While the broad composition of the planet is now known, transparent uncertainty remains regarding the exact physical texture of the surface. The current infrared data cannot definitively distinguish between a solid, unbroken slab of cooled magmatic rock and a landscape covered in a thick layer of pulverized, weathered gravel. Given the lack of an atmosphere to burn up incoming debris, researchers strongly suspect the surface is coated in a dark, space-weathered powder—known as regolith—similar to the heavily cratered terrains of our Moon or the planet Mercury.[5][6]

To resolve this uncertainty, future observation campaigns with JWST are already being planned. Astronomers intend to measure the planet's phase curve, tracking how its infrared brightness changes at different viewing angles as it orbits its star. Because rough, gravel-covered surfaces scatter light differently than smooth, solid rock, these phase curves will allow scientists to map the physical roughness of the alien terrain. This technique has been successfully used to characterize asteroids in our solar system, but applying it to an exoplanet represents another unprecedented leap.[2][4]
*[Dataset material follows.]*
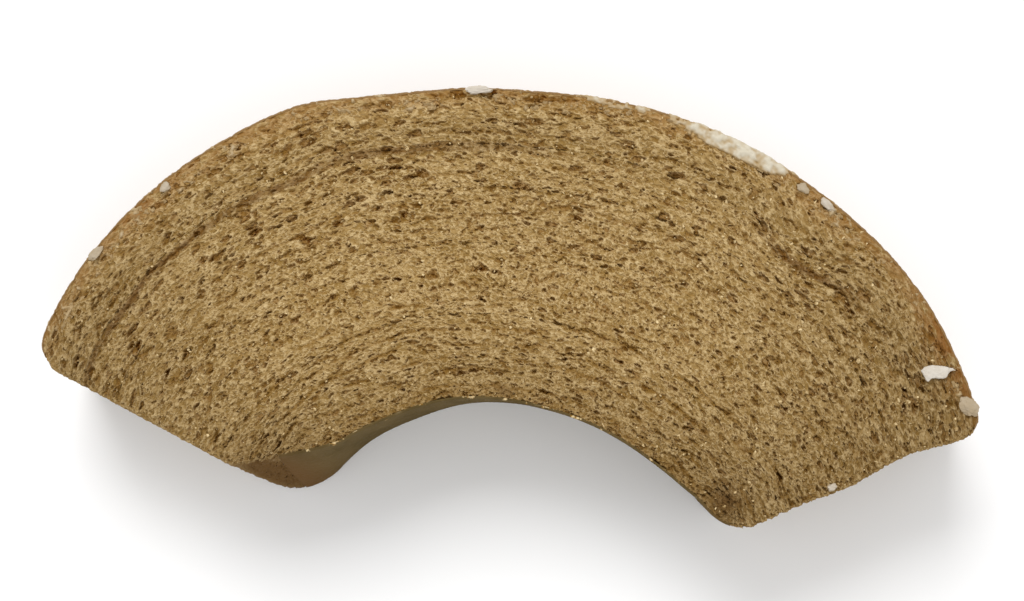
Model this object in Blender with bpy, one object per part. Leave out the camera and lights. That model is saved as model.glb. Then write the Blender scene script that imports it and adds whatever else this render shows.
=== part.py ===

The successful geological profiling of LHS 3844 b serves as a powerful proof-of-concept for the future of exoplanet science. By demonstrating that JWST can accurately read the mineralogy of a world 48 light-years away, astronomers have unlocked a new methodology for exploring the cosmos. As researchers apply these techniques to other rocky exoplanets, they will gradually build a comprehensive catalog of alien geologies, helping us understand the diverse and complex ways that terrestrial worlds form, evolve, and eventually die across the Milky Way.[3][7]